*WHAT THIS TASK INVOLVES:* Review the material line by line. Identify and copy every line that contains the string "type".

.....

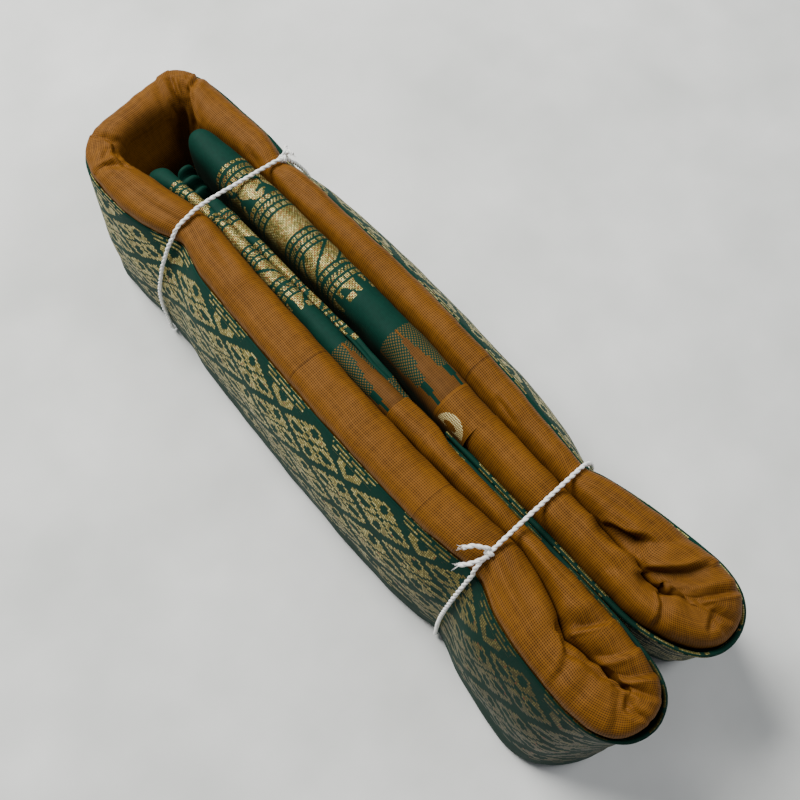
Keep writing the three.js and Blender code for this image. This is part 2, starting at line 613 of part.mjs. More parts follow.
// Where a string lies: beside the walls, across the top, and in its channel
function stringX (tie, y, z) {
  if (z < GROOVE_HEIGHT) return underX(tie, y)
  if (z < TOP_STARTS) return between(y < 0 ? tie.frontX : tie.backX, 'z', z).x
  return between(tie.topX, 'y', THREE.MathUtils.clamp(y, TOP_FRONT, TOP_BACK)).x
}

// A string is pulled straight from fold to fold, so its way round is the hull of the folds near it
const NEARBY = 2.6
function wayRound (tie) {
  const folds = []
  const xs = [...tie.frontX, ...tie.topX, ...tie.backX].map(row => row.x)
  for (let x = Math.min(...xs) - NEARBY; x <= Math.max(...xs) + NEARBY; x += NEARBY / 2) {
    for (const make of [outerFront, outerBack]) folds.push(...stackRing(make(x)), ...borderRing(make(x)))
    for (const make of [innerFront, middle, innerBack]) folds.push(...stackRing(make(x)))
  }
  const near = folds.filter(p => Math.abs(p.x - stringX(tie, p.y, p.z)) < NEARBY)
  const feet = near.filter(p => p.z <= FOOT_HEIGHT).map(p => p.y)
  const held = near.filter(p => p.z >= GROOVE_HEIGHT)
  for (const y of [Math.min(...feet), Math.max(...feet)]) held.push(new THREE.Vector3(0, y, GROOVE_HEIGHT))
  const clear = STRING / 2 + STRING_CLEAR
  const corners = []
  for (let i = 0; i < 360; i++) {
    const turn = 2 * Math.PI * i / 360
    const outY = Math.cos(turn)
    const outZ = Math.sin(turn)
    let far = held[0]
    for (const p of held) if (p.y * outY + p.z * outZ > far.y * outY + far.z * outZ) far = p
    corners.push({ y: far.y + clear * outY, z: far.z + clear * outZ, outY, outZ })
  }
  const way = []
  corners.forEach((a, i) => {
    const b = corners[(i + 1) % corners.length]
    const pieces = Math.max(1, Math.round(Math.hypot(b.y - a.y, b.z - a.z)))
    for (let k = 0; k < pieces; k++) {
      const mix = key => THREE.MathUtils.lerp(a[key], b[key], k / pieces)
      way.push({
        place: new THREE.Vector3(stringX(tie, mix('y'), mix('z')), mix('y'), mix('z')),
        out: new THREE.Vector3(0, mix('outY'), mix('outZ')),
      })
    }
  })
  return way
}

// A round string along a path, with out pointing away from the bundle
function tube (way) {
  return loft(way.map(({ place, out }, i) => {
    const before = way[Math.max(i - 1, 0)].place
    const after = way[Math.min(i + 1, way.length - 1)].place
    const along = new THREE.Vector3().subVectors(after, before).normalize()
    const side = new THREE.Vector3().crossVectors(out, along).normalize()
    const up = new THREE.Vector3().crossVectors(along, side)
    const ring = []
    for (let k = 0; k < STRING_SIDES; k++) {
      const turn = 2 * Math.PI * k / STRING_SIDES
      ring.push(place.clone()
        .addScaledVector(side, Math.cos(turn) * STRING / 2)
        .addScaledVector(up, Math.sin(turn) * STRING / 2))
    }
    return ring
  }))
}

// One string: once round the bundle, two turns of a knot, and its free ends
const KNOT_REACH = 4
const STRING_BEND = 0.3
const STRING_STEP = 13
function tied (tie) {
  const way = wayRound(tie)
  let start = 0
  const offKnot = step => Math.abs(step.place.y - tie.knotY)
  way.forEach((step, i) => {
    if (step.out.z > 0 && offKnot(step) < offKnot(way[start])) start = i
  })
  const turned = [...way.slice(start), ...way.slice(0, start)]
  const knotOut = turned[0].out
  const knot = turned[0].place.clone().addScaledVector(knotOut, KNOT_TURN)
  const laid = turned.filter(step => step.place.distanceTo(turned[0].place) > KNOT_REACH)
  const kept = [{ place: knot, out: knotOut }, laid[0]]
  for (const step of laid) {
    const last = kept[kept.length - 1]
    const turn = step.out.angleTo(last.out)
    const gap = step.place.distanceTo(last.place)
    if ((turn > STRING_BEND && gap > 0.4) || gap > STRING_STEP) kept.push(step)
  }
  kept.push(laid[laid.length - 1], { place: knot, out: knotOut })
  let body = solid(tube(kept))
  const core = new THREE.SphereGeometry(KNOT_TURN + 0.35, 8, 6)
  core.translate(knot.x, knot.y, knot.z)
  body = body.add(solid(core))
  for (const tilt of [0.35, -0.75]) {
    const loop = new THREE.TorusGeometry(KNOT_TURN, STRING / 2 - 0.15, 7, 10)
    loop.rotateX(Math.PI / 2 + tilt)
    loop.rotateZ(tilt)
    loop.translate(knot.x, knot.y, knot.z)
    body = body.add(solid(loop))
  }
  for (const end of tie.ends) {
    const curve = new THREE.CatmullRomCurve3([knot, ...end.map(p => new THREE.Vector3(p.x, p.y, p.z))])
    const out = new THREE.Vector3(0, 0, 1)
    body = body.add(solid(tube(curve.getPoints(5).map(place => ({ place, out })))))
  }
  return geometryOf(body)
}
add('tie_head', tied(HEAD_TIE), cotton())
add('tie_lobes', tied(LOBE_TIE), cotton())

// The bundle stands on the floor with its box's middle over the origin
const box = new THREE.Box3().setFromObject(bundle)
const middlePoint = box.getCenter(new THREE.Vector3())
for (const piece of bundle.children) piece.geometry.translate(-middlePoint.x, -middlePoint.y, -box.min.z)

export default bundle
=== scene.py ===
# %% [markdown]
# # A folded saree, tied with two strings
#
# A saree is one long woven cloth. For the shelf it is folded into a strip as tall as its border, and
# the strip is stood on edge and bent into a bundle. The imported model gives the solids; this lesson
# dresses them: thin shells of cloth with their creases, the woven patterns, and twisted cotton strings.
#
# Everything is laid out in the maker's millimetres and turned into Blender's metres at the end.

# %% The frame
import math

import bpy
import numpy as np
from mathutils import Matrix, Vector


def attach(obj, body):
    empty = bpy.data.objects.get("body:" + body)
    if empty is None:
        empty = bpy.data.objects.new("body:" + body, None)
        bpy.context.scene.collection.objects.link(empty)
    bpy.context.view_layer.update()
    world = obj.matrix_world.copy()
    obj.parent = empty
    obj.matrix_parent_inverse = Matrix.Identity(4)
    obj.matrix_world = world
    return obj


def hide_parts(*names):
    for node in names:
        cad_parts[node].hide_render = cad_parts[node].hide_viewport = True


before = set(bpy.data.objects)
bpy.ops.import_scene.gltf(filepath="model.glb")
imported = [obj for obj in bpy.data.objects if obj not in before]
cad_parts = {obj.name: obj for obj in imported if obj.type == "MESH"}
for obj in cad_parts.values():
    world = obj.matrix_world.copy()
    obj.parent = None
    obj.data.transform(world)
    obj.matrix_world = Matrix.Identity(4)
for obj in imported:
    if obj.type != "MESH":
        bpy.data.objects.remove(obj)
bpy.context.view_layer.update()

MM = 0.001
print("nodes in the frame:", len(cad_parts))

# %% [markdown]
# ## The camera
#
# The photograph looks down at the bundle from the lobes' front side. The lens and the place were worked
# out from the bundle's own edges. A camera in Blender looks along its own minus Z, so its matrix is made
# of three directions: right, up and back. A target and a distance would leave the small roll out.

# %% Camera
FRAME_PIXELS = 800
FOCAL_PIXELS = 1050.98
SENSOR = 36.0
CAMERA_AZIMUTH = math.radians(46.849)
CAMERA_HEIGHT = math.radians(65.967)
CAMERA_ROLL = math.radians(2.570)
CAMERA_DISTANCE = 500.31
LOOKS_AT = (-2.746, 14.628, 0.0)


def add_camera():
    back = Vector((
        math.sin(CAMERA_AZIMUTH) * math.cos(CAMERA_HEIGHT),
        -math.cos(CAMERA_AZIMUTH) * math.cos(CAMERA_HEIGHT),
        math.sin(CAMERA_HEIGHT),
    ))
    level_right = Vector((0, 0, 1)).cross(back).normalized()
    level_up = back.cross(level_right)
    right = math.cos(CAMERA_ROLL) * level_right + math.sin(CAMERA_ROLL) * level_up
    up = back.cross(right)
    camera = bpy.data.objects.new("camera", bpy.data.cameras.new("camera"))
    camera.data.sensor_width = SENSOR
    camera.data.lens = SENSOR * FOCAL_PIXELS / FRAME_PIXELS
    camera.data.clip_start = 0.01
    place = Matrix((right, up, back)).transposed().to_4x4()
    eye = Vector(LOOKS_AT) + CAMERA_DISTANCE * back
    place.translation = eye * MM
    camera.matrix_world = place
    bpy.context.scene.collection.objects.link(camera)
    bpy.context.scene.camera = camera
    print("lens in millimetres:", round(camera.data.lens, 2))
    return eye


EYE = add_camera()

# %% [markdown]
# ## The sizes of the bundle
#
# The same few rows that shaped the solids place the cloth here. Each row of ACROSS is one station along
# the bundle, and its columns are the lines that run from the head to the lobes: the borders' top edges,
# the creases between neighbouring stretches and the two sides of the middle. The bends have rows of
# their own, one for each section across the strip.

# %% Named sizes
BORDER_HEIGHT = 73.0
BORDER_WALL = 1.1
SEAM = 0.3
CROWN = 83.0
DOME_RISE = 10.0
DOME_ROUNDNESS = 2.3
DOME_SHARE = 0.6
BULGE_START = 10.0
BULGE_POWER = 3.2
FRONT_LEAN = -9.0
BACK_LEAN = 16.0
LEAN_START = 100.0
LEAN_END = 165.0
FOOT_ROUND = 1.4
FOOT_HEIGHT = 6.0
HEAD_JOINT = -130.0
LOBE_JOINT = 136.0
BOX_MIDDLE = (3.7402, 2.5219)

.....

*RESULT OF THIS TASK:*
cad_parts = {obj.name: obj for obj in imported if obj.type == "MESH"}
    if obj.type != "MESH":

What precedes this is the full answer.